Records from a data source
============================================================

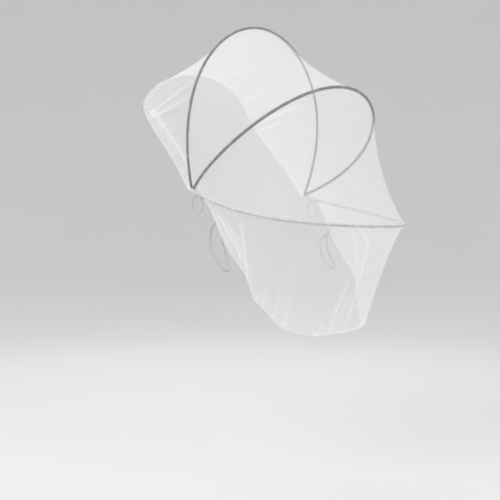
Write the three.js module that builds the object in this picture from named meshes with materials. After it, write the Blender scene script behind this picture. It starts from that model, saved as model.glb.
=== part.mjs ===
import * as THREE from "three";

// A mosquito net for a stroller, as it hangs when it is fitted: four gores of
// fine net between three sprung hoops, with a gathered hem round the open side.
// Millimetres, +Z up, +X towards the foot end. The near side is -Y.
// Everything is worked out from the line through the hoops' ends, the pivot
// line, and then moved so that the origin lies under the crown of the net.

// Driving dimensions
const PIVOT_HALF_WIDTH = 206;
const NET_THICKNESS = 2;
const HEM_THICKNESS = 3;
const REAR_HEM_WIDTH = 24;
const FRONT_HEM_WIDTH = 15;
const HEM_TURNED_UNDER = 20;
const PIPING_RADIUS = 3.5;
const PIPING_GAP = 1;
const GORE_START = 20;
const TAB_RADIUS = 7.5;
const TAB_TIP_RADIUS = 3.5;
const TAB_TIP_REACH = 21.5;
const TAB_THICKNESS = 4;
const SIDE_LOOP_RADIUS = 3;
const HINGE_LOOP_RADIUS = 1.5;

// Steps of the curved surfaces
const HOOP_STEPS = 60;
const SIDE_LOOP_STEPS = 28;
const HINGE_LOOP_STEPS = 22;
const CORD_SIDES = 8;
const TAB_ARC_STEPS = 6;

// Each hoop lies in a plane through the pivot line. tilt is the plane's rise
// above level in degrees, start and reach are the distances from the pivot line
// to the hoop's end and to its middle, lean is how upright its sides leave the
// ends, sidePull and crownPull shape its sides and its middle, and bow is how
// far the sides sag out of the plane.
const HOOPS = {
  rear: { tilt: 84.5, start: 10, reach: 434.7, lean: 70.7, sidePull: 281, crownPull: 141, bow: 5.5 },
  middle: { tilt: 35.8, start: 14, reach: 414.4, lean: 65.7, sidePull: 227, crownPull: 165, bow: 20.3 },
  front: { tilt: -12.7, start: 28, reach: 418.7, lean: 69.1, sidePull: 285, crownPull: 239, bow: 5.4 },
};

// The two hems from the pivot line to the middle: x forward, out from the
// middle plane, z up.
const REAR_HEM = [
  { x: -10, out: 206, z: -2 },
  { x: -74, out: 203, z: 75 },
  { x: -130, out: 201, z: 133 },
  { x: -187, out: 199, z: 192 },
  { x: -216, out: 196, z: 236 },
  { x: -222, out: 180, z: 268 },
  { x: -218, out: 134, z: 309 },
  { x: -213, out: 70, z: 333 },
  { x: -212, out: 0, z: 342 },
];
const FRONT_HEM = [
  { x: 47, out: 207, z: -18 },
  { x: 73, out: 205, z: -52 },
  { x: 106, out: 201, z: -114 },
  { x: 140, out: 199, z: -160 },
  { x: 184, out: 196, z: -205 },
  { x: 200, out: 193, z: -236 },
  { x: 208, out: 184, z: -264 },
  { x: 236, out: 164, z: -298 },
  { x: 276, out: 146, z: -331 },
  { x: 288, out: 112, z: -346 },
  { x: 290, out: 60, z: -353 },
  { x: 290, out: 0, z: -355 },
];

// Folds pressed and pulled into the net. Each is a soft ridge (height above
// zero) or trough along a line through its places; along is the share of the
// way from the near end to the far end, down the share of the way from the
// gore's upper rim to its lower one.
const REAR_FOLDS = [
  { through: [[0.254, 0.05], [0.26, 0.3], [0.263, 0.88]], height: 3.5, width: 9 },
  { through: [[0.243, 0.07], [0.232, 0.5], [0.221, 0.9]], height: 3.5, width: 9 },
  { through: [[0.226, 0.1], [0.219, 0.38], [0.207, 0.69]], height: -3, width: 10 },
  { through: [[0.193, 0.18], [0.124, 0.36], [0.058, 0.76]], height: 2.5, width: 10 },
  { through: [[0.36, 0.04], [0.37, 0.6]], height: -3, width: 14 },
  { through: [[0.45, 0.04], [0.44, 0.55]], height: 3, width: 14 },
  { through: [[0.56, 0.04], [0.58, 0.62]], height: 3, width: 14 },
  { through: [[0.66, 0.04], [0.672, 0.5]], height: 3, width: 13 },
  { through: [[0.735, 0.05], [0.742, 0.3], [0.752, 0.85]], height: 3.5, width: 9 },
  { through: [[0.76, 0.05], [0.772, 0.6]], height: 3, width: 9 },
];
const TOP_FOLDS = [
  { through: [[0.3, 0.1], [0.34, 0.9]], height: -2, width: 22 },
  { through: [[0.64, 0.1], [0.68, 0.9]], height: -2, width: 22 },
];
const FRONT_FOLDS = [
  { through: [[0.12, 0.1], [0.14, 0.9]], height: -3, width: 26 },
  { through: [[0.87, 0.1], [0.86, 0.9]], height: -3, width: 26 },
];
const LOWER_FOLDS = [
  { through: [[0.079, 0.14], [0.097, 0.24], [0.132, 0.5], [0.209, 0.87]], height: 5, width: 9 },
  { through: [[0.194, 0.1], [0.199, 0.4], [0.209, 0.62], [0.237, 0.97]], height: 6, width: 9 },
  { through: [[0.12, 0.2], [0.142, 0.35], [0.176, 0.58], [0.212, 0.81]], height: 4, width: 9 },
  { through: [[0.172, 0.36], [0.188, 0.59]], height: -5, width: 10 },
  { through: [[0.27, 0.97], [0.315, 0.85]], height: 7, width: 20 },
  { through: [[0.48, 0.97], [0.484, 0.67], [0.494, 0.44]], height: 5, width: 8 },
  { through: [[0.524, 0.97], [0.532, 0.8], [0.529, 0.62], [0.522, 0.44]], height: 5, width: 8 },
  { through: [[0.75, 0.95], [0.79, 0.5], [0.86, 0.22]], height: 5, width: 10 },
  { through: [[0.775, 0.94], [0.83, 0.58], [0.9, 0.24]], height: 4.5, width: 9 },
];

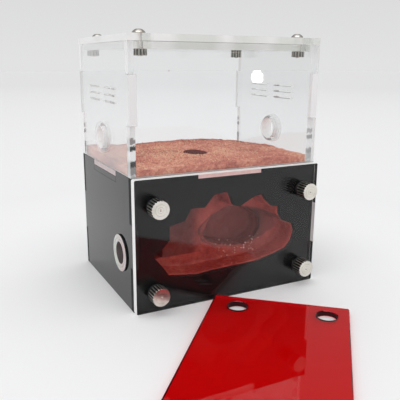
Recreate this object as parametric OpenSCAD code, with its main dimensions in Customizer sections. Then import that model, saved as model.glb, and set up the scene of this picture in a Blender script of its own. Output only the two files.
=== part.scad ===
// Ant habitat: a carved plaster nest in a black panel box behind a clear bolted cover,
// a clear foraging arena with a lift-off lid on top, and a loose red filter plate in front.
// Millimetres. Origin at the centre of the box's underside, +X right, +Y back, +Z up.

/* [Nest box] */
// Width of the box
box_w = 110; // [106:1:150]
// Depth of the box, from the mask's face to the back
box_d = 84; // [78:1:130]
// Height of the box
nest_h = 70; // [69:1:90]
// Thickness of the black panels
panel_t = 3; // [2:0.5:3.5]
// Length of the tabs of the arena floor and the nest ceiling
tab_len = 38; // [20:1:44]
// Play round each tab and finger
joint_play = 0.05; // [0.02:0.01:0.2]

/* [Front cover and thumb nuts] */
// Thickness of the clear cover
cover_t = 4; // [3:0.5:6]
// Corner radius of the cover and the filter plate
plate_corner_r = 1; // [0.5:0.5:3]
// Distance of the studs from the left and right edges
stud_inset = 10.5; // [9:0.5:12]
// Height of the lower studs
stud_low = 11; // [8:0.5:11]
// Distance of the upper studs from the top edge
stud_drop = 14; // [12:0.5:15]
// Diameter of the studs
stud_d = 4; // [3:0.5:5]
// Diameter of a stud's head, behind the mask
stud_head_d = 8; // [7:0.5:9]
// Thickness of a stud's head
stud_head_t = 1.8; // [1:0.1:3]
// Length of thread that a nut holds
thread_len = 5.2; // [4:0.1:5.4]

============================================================

This exercise asks for the lines from the line with "Recreate this object" to the line with "joint_play = 0.05; // [0.02:0.01:0.2]", both lines included, set down exactly and with nothing else.

THE ANSWER
Recreate this object as parametric OpenSCAD code, with its main dimensions in Customizer sections. Then import that model, saved as model.glb, and set up the scene of this picture in a Blender script of its own. Output only the two files.
=== part.scad ===
// Ant habitat: a carved plaster nest in a black panel box behind a clear bolted cover,
// a clear foraging arena with a lift-off lid on top, and a loose red filter plate in front.
// Millimetres. Origin at the centre of the box's underside, +X right, +Y back, +Z up.

/* [Nest box] */
// Width of the box
box_w = 110; // [106:1:150]
// Depth of the box, from the mask's face to the back
box_d = 84; // [78:1:130]
// Height of the box
nest_h = 70; // [69:1:90]
// Thickness of the black panels
panel_t = 3; // [2:0.5:3.5]
// Length of the tabs of the arena floor and the nest ceiling
tab_len = 38; // [20:1:44]
// Play round each tab and finger
joint_play = 0.05; // [0.02:0.01:0.2]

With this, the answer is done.